Dexia fails to calm investors, board to convene
BRUSSELS (Reuters) - Belgo-French financial services group Dexia failed to calm investors on Monday after seeking to dispel concerns related to Hypo Real Estate, a German lender that was rescued in a deal struck late on Sunday.
Dexia shares slid as much as 22 percent to an all-time low of 6.673 euros. The DJ Stoxx European banking index was 6.9 percent lower.
"You have to put it into context. All the banks are down," a Brussels-based trader said.
"However, there was a clear message from the (Belgian) government that they will be guarantors for everything on an account, but they don't want to bail out shareholders."
BNP Paribas and the Belgian and Luxembourg states carved up financial group Fortis in a deal announced late on Sunday.
Fortis Group has been left with a 66 percent share of a portfolio of structured credit products and the international insurance business. Analysts believe the shares are now worth 3.5 to 4.0 euros, having closed at 5.422 euros on Friday.
Dexia received a 6.4 billion euro ($8.70 billion) bailout from the Belgian, French and Luxembourg governments and key shareholders on Tuesday.
Dexia's board conferred on Sunday evening, as they had done twice a week, and announced the group was able to deal with deteriorating markets.
It said previously that credit risks related to Hypo Real Estate would have a very limited impact on solvency. The Dexia board would confer again on Monday evening, a spokeswoman said.

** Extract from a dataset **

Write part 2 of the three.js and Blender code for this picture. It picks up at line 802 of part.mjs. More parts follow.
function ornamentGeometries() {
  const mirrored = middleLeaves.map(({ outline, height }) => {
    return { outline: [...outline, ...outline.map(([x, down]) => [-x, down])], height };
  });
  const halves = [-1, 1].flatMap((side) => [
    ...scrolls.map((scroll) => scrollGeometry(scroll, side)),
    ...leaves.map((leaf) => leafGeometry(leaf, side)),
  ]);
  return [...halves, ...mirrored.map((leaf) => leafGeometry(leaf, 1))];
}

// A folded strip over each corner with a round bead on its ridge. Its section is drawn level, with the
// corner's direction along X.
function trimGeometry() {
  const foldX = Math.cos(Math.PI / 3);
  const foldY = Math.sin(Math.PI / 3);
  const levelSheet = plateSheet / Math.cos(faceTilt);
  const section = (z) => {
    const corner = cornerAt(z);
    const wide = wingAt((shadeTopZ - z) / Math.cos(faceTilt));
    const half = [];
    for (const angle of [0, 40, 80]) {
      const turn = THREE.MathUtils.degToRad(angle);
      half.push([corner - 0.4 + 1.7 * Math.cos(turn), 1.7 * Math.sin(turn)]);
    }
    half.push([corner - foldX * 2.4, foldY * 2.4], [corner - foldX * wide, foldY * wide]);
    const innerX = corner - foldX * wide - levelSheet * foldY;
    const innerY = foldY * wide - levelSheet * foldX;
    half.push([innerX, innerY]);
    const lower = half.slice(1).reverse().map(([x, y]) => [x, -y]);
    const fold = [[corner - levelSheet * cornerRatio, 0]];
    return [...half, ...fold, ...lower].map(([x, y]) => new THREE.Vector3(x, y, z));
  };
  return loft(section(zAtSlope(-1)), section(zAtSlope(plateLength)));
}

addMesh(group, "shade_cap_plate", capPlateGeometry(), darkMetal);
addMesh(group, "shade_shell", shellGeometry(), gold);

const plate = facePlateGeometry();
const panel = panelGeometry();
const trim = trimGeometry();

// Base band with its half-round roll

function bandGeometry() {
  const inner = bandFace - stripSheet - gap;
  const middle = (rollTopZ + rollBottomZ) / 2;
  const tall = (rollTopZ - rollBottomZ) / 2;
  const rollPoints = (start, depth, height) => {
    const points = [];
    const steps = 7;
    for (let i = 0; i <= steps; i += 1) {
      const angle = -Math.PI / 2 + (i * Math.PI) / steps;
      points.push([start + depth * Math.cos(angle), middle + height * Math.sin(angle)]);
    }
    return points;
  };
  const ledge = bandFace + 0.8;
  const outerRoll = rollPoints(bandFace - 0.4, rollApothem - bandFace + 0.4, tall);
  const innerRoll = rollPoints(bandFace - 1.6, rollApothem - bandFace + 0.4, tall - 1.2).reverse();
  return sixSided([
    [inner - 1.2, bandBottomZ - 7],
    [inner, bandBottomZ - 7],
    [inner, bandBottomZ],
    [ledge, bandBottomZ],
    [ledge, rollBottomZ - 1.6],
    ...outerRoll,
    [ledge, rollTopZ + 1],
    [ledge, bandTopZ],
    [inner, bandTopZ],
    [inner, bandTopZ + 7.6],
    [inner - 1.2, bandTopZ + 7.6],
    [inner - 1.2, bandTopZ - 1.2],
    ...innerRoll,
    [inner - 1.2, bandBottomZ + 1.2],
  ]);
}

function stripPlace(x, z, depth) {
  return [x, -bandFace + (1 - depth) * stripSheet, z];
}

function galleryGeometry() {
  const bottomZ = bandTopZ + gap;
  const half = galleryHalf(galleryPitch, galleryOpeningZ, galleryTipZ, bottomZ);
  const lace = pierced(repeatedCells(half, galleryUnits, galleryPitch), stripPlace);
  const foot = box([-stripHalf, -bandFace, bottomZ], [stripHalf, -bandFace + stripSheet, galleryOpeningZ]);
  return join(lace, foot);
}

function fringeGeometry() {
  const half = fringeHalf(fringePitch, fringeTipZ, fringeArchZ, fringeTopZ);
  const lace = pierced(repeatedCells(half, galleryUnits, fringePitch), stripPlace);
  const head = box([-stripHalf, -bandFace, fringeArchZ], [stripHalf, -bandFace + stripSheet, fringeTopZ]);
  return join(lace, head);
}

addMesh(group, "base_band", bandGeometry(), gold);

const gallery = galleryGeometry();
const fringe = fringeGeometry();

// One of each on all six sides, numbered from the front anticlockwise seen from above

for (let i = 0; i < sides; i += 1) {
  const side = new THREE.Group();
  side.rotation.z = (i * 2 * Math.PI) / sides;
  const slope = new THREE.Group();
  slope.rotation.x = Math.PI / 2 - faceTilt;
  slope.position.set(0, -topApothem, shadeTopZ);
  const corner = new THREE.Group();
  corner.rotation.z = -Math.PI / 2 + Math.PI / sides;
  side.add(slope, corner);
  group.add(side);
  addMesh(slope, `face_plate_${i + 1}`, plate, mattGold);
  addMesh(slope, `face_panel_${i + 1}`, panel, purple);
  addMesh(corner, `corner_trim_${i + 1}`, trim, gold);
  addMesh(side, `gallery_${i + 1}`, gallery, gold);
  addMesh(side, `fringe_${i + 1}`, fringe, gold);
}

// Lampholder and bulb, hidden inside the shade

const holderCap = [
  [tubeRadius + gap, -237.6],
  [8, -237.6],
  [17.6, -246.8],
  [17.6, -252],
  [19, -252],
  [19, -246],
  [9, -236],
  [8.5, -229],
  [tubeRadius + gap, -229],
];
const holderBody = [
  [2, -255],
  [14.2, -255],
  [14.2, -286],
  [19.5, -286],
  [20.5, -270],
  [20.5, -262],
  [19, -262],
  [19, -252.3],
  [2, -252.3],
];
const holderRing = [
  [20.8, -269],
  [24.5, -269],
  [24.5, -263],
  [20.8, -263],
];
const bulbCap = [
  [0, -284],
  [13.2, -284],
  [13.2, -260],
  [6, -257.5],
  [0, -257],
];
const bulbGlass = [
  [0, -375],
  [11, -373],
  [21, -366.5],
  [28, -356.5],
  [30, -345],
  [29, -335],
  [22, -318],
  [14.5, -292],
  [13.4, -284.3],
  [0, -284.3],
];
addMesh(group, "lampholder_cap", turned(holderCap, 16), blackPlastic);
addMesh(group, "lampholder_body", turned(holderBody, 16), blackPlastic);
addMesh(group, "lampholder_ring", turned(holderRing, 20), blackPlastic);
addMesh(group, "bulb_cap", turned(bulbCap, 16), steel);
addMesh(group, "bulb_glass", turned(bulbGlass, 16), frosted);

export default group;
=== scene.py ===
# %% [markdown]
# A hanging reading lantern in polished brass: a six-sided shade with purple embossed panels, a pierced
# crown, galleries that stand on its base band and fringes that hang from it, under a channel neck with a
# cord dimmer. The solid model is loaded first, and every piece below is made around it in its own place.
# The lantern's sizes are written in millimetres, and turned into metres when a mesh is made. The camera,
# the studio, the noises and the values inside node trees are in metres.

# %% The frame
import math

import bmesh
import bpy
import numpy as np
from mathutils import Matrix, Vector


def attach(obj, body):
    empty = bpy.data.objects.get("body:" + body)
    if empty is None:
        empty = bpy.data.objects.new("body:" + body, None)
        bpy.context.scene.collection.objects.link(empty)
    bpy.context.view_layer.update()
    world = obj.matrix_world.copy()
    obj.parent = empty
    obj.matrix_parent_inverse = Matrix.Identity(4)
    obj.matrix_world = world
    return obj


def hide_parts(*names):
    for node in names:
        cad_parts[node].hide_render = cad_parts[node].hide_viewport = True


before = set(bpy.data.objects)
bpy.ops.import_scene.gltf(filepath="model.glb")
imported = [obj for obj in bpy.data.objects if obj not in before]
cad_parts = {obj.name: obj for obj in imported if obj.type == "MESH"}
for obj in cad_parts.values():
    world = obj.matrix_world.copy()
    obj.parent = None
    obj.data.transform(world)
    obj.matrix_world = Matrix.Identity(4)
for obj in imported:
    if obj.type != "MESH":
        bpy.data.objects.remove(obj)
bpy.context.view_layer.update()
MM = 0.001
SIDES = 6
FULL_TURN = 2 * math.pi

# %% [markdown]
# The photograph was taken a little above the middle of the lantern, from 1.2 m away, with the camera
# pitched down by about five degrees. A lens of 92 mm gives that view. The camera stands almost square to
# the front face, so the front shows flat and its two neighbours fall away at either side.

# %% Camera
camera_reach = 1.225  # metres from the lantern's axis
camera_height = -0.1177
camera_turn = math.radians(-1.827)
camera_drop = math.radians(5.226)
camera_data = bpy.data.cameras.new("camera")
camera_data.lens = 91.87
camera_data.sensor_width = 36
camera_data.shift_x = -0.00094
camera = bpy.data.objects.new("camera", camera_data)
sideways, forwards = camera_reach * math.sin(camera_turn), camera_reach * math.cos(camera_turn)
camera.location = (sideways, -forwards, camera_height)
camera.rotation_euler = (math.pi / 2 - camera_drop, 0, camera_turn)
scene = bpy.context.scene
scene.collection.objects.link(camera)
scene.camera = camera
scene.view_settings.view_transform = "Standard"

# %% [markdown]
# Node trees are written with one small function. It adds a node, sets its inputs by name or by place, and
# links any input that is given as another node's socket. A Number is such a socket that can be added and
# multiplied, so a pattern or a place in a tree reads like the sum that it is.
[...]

In an accord struck just after 11 p.m. (5 p.m. EDT), German banks and insurers agreed to provide HRE with an extra 15 billion euro ($20.8 billion) credit line on top of a 35 billion package they had already committed together with the Bundesbank central bank, the German finance ministry said.

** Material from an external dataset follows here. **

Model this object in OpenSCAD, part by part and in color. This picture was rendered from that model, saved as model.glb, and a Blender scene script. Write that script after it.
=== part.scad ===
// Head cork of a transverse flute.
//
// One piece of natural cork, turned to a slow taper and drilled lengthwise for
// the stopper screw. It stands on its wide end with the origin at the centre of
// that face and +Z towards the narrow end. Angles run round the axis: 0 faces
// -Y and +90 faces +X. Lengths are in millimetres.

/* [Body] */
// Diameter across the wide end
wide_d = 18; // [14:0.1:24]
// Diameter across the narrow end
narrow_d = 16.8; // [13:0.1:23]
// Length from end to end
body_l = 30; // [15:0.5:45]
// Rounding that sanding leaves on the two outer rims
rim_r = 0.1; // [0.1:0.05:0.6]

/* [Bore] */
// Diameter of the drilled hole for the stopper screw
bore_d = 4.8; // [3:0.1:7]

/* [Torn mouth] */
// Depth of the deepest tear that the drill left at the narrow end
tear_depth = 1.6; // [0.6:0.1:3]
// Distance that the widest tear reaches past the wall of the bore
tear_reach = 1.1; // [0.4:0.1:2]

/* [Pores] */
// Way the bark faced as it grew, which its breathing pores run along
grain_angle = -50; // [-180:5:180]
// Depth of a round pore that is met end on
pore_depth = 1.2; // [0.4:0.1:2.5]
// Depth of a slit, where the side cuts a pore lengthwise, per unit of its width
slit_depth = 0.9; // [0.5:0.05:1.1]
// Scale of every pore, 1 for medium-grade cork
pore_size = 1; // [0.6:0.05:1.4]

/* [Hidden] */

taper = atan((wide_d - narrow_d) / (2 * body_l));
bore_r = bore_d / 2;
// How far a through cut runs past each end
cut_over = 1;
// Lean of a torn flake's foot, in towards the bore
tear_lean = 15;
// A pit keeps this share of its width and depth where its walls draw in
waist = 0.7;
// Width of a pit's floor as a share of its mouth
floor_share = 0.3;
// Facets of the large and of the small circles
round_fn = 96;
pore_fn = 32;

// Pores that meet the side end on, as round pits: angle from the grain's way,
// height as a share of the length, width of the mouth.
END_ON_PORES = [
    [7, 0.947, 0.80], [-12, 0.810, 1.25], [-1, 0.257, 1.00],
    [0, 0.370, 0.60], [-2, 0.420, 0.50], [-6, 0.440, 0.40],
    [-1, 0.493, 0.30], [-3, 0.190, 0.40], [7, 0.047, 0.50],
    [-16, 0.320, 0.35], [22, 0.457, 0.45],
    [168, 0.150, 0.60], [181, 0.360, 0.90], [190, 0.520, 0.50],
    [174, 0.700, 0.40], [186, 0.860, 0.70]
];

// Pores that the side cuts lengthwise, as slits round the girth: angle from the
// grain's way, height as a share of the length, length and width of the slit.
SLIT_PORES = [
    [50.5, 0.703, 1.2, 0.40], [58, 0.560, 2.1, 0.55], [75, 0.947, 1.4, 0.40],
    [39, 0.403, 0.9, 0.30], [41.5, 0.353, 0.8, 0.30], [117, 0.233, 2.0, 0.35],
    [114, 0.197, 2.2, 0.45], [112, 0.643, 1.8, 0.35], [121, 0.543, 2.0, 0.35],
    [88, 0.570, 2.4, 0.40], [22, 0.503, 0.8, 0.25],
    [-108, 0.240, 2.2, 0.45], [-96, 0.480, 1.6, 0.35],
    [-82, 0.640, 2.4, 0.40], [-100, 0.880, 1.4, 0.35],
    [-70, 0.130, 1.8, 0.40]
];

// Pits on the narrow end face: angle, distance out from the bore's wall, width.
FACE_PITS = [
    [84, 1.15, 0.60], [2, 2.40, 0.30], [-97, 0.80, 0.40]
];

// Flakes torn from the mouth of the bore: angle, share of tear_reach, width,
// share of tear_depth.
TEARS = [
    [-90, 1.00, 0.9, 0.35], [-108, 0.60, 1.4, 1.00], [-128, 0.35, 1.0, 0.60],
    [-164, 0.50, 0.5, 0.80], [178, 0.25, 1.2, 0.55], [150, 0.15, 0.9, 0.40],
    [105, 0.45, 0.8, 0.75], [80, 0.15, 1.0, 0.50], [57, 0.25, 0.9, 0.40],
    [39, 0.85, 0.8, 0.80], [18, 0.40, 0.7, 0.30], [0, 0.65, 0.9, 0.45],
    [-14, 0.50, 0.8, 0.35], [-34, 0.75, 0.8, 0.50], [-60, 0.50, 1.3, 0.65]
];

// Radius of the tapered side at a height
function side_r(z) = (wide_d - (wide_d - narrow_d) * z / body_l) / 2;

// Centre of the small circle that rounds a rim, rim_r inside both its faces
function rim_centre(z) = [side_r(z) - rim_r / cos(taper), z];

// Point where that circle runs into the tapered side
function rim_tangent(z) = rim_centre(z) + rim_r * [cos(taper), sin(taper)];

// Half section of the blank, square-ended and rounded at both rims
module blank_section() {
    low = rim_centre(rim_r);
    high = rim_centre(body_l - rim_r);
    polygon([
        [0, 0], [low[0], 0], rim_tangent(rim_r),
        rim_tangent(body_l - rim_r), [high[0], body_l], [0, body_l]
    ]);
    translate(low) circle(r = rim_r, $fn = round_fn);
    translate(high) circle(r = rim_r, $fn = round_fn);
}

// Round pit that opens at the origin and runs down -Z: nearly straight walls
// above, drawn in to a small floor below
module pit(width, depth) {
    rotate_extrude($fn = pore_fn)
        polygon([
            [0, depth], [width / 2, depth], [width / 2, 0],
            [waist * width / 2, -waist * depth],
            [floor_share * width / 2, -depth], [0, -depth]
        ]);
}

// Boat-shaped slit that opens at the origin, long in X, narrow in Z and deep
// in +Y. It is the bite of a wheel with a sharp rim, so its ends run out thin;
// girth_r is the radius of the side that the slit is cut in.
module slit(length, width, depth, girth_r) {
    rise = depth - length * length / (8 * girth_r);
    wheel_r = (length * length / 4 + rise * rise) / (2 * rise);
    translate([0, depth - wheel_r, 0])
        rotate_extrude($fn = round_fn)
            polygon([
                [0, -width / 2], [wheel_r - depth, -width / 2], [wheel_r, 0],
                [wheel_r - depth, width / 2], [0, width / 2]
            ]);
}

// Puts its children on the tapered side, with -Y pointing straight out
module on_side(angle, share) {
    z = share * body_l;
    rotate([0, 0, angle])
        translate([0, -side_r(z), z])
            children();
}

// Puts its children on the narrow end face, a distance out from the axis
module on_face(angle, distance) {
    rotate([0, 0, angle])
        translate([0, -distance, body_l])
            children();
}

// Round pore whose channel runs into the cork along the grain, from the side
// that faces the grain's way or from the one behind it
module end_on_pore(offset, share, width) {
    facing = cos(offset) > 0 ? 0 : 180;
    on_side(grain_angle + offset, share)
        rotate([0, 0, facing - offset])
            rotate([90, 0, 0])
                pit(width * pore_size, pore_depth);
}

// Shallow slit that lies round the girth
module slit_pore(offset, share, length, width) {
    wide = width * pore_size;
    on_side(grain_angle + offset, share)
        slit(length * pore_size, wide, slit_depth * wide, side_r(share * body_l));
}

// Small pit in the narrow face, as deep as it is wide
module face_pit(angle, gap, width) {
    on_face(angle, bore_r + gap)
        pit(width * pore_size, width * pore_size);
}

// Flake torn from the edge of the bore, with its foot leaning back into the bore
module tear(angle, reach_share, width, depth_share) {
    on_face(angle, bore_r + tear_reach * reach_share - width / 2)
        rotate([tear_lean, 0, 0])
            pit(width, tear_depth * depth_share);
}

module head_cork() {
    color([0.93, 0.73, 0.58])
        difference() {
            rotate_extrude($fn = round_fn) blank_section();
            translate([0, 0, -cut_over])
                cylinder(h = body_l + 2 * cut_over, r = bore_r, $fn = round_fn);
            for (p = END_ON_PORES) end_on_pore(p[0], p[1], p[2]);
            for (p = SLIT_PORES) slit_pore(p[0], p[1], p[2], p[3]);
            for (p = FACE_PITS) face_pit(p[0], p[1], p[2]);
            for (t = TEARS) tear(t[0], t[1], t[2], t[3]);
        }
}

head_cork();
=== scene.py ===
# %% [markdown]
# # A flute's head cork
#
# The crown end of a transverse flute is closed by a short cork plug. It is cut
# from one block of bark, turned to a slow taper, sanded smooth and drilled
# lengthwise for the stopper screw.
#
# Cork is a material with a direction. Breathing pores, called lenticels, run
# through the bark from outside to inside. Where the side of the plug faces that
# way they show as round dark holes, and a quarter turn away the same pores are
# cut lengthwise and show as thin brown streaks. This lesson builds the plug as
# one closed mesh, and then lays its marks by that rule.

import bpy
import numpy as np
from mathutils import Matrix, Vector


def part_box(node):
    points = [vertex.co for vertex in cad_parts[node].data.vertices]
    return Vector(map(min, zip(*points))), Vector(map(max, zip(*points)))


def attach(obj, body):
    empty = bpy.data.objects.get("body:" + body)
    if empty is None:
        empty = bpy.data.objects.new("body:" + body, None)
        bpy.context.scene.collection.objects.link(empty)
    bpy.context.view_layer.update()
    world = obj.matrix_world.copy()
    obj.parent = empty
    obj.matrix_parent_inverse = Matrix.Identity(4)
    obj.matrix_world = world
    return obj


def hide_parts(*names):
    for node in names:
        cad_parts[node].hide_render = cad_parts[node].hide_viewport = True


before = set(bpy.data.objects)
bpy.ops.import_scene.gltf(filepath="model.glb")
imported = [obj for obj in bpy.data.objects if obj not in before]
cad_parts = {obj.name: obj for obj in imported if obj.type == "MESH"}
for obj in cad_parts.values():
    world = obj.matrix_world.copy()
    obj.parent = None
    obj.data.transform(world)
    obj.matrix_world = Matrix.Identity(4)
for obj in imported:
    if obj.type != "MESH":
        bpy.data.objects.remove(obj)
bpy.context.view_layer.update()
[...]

A government spokesman said there were no plans for high-level talks about Dexia.
Finance Minister Didier Reynders gave little away in a radio interview on Monday morning.
"In the coming hours we will look at the situation further, but it is too early now to say that Dexia needs a bank partner," Reynders told broadcaster RTBF.
Belgian daily De Standaard said on Monday the bank's French and Belgian operations were likely to be split, although a solution would have to be found for Financial Security Assurance (FSA), Dexia's loss-making U.S. bond insurance subsidiary.